SUPPLIED INFORMATION
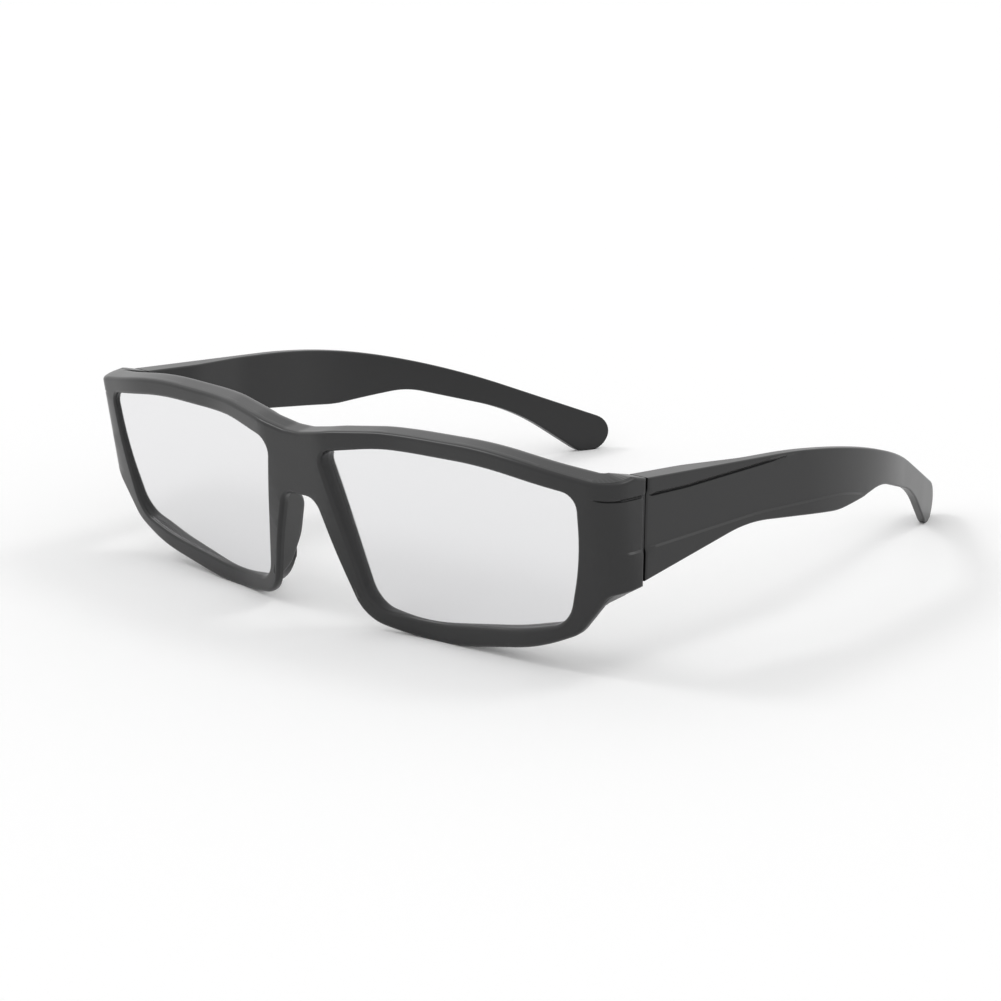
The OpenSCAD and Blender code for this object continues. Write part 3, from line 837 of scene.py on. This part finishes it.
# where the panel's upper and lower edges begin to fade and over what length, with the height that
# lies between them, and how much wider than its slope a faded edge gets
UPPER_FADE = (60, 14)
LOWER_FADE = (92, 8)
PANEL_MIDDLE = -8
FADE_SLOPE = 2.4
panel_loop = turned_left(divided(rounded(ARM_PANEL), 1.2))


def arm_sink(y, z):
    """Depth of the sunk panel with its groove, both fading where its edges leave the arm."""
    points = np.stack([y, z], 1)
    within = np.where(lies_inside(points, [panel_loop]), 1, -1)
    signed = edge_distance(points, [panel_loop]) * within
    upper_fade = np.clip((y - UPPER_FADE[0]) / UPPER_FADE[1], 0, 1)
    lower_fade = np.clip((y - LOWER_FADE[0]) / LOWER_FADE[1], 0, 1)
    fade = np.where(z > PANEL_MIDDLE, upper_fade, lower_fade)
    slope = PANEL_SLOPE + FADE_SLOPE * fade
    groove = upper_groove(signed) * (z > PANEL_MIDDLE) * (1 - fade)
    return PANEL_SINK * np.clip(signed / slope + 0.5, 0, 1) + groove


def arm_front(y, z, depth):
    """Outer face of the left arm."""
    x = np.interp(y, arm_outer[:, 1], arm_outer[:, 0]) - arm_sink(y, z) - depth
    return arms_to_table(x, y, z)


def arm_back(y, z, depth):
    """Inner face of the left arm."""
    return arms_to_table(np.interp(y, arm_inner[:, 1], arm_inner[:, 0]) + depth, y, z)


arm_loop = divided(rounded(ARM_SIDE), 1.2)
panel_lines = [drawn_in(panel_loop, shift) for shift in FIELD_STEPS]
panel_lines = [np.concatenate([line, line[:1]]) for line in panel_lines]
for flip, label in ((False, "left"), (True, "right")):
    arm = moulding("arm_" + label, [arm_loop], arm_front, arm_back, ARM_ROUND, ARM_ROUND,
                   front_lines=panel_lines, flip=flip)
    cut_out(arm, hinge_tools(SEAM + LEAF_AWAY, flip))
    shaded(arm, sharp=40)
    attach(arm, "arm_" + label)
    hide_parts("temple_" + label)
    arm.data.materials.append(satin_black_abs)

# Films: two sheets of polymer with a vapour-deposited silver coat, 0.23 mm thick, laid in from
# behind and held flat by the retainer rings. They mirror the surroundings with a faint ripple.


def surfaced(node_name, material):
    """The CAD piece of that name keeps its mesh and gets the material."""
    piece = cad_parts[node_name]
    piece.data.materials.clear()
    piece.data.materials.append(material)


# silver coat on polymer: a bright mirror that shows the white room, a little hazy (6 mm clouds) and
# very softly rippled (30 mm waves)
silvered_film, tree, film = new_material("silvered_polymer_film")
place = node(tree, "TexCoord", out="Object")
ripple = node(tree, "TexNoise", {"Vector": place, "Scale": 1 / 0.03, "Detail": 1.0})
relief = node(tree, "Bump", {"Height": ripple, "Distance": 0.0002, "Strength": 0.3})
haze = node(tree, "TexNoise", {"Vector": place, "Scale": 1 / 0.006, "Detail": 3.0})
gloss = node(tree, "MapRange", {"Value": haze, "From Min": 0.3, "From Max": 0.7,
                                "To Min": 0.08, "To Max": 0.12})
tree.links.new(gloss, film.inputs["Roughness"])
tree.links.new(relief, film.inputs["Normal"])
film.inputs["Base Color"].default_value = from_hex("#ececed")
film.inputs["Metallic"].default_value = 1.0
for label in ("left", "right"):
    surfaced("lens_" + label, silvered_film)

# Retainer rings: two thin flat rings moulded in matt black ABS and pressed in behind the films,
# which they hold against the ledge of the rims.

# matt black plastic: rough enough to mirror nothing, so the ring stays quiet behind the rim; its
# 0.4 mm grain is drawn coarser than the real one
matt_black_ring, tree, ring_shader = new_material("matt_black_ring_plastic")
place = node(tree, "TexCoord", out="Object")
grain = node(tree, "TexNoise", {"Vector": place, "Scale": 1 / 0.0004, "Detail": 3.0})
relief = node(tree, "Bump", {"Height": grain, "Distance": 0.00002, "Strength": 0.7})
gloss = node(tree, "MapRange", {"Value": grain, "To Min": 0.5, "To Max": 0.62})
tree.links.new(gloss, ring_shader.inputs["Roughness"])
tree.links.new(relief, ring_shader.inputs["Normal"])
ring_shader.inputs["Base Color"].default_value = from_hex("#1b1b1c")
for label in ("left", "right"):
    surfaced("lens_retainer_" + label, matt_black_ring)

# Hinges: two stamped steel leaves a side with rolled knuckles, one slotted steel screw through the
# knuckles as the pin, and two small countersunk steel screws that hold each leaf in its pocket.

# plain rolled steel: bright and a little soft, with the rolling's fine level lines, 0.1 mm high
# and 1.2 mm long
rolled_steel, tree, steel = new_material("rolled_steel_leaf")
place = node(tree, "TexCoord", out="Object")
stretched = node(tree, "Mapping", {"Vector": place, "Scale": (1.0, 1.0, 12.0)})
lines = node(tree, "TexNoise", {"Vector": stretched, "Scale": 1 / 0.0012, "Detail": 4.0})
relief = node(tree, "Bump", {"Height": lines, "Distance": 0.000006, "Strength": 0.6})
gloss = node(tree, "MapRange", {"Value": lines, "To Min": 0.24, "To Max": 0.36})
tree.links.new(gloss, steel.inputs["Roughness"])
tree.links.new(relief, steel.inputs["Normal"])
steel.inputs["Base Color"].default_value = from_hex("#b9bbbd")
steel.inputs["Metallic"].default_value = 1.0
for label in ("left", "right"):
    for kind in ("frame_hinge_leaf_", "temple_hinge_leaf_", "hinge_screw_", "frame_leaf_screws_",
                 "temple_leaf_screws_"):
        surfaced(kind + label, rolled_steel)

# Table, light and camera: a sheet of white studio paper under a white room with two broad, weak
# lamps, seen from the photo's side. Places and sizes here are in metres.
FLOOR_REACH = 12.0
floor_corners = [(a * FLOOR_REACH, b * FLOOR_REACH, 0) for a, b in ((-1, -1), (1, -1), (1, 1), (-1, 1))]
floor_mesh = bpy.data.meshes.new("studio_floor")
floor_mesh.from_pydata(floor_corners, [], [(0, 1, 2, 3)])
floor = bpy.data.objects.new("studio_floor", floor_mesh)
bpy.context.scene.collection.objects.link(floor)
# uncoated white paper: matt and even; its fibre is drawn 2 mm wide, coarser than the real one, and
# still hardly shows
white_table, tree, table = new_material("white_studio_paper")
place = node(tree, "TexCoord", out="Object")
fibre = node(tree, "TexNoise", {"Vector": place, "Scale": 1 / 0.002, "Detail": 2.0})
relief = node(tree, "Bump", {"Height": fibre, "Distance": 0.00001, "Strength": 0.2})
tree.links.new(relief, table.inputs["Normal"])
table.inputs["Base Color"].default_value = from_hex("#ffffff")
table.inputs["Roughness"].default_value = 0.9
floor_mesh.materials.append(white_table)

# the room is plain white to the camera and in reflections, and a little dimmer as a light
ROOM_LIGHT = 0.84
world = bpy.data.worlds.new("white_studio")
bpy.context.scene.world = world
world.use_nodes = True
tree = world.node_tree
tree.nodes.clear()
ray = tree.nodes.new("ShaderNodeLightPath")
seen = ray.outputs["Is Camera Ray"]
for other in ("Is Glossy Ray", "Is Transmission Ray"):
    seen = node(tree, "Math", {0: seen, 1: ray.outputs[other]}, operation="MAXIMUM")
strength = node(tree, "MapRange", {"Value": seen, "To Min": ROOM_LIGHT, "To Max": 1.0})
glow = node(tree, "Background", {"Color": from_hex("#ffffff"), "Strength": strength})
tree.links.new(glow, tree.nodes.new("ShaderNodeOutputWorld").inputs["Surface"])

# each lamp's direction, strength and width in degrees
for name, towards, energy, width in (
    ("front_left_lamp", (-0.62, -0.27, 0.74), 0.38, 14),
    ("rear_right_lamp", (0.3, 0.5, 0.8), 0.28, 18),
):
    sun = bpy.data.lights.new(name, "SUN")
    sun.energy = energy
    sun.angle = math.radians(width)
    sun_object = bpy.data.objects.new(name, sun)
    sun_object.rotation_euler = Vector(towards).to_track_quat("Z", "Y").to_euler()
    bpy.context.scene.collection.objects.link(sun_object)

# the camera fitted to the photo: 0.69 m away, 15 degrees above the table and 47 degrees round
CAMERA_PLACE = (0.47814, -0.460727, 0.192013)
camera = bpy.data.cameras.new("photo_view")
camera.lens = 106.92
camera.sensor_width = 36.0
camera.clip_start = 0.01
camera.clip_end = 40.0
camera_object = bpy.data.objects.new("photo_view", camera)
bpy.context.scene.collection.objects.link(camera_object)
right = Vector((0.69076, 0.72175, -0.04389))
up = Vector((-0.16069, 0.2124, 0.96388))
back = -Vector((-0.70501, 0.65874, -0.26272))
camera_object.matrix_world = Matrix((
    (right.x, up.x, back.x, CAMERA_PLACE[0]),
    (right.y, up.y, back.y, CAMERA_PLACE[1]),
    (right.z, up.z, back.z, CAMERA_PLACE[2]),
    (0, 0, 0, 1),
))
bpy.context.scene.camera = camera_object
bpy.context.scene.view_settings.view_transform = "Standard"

OBJECTIVE
Reproduce only the lines from the top of the material through the one bearing "panel_loop = turned_left(divided(rounded(ARM_PANEL), 1.2))", each exactly as it stands.

WRITTEN SOLUTION
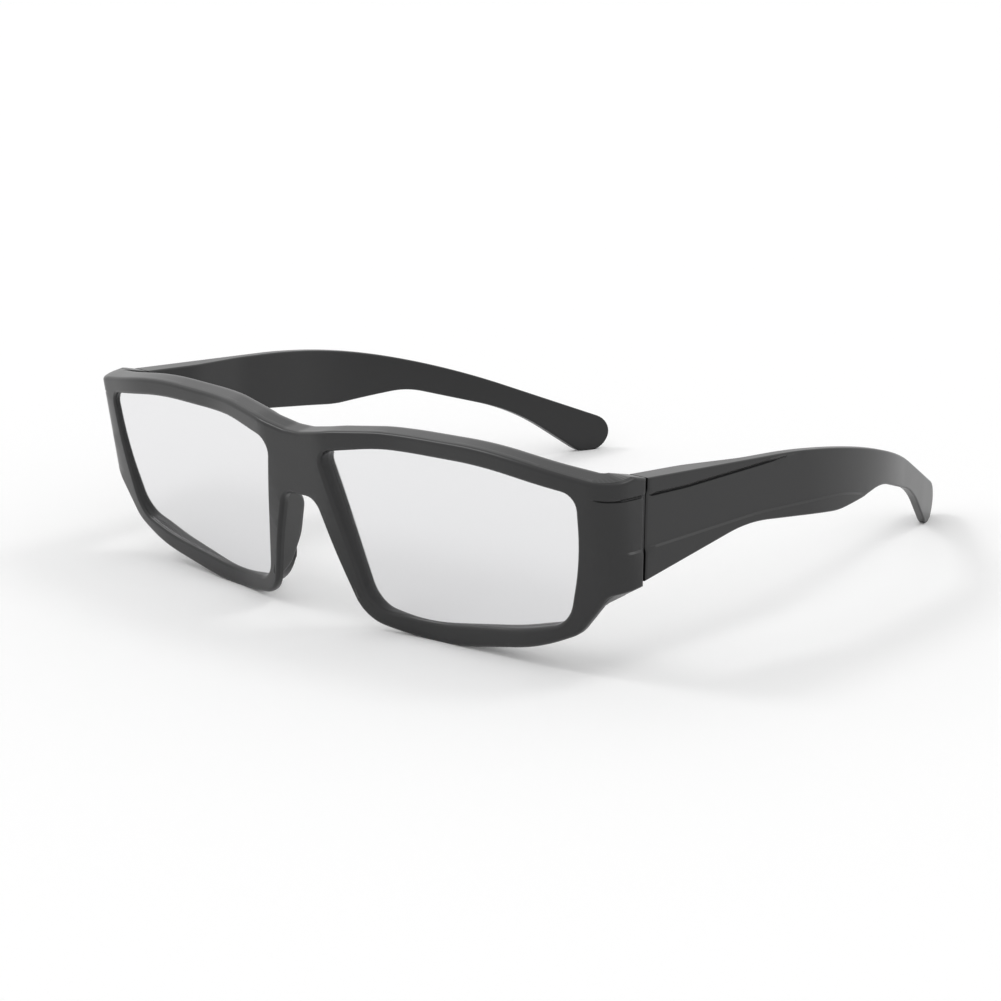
The OpenSCAD and Blender code for this object continues. Write part 3, from line 837 of scene.py on. This part finishes it.
# where the panel's upper and lower edges begin to fade and over what length, with the height that
# lies between them, and how much wider than its slope a faded edge gets
UPPER_FADE = (60, 14)
LOWER_FADE = (92, 8)
PANEL_MIDDLE = -8
FADE_SLOPE = 2.4
panel_loop = turned_left(divided(rounded(ARM_PANEL), 1.2))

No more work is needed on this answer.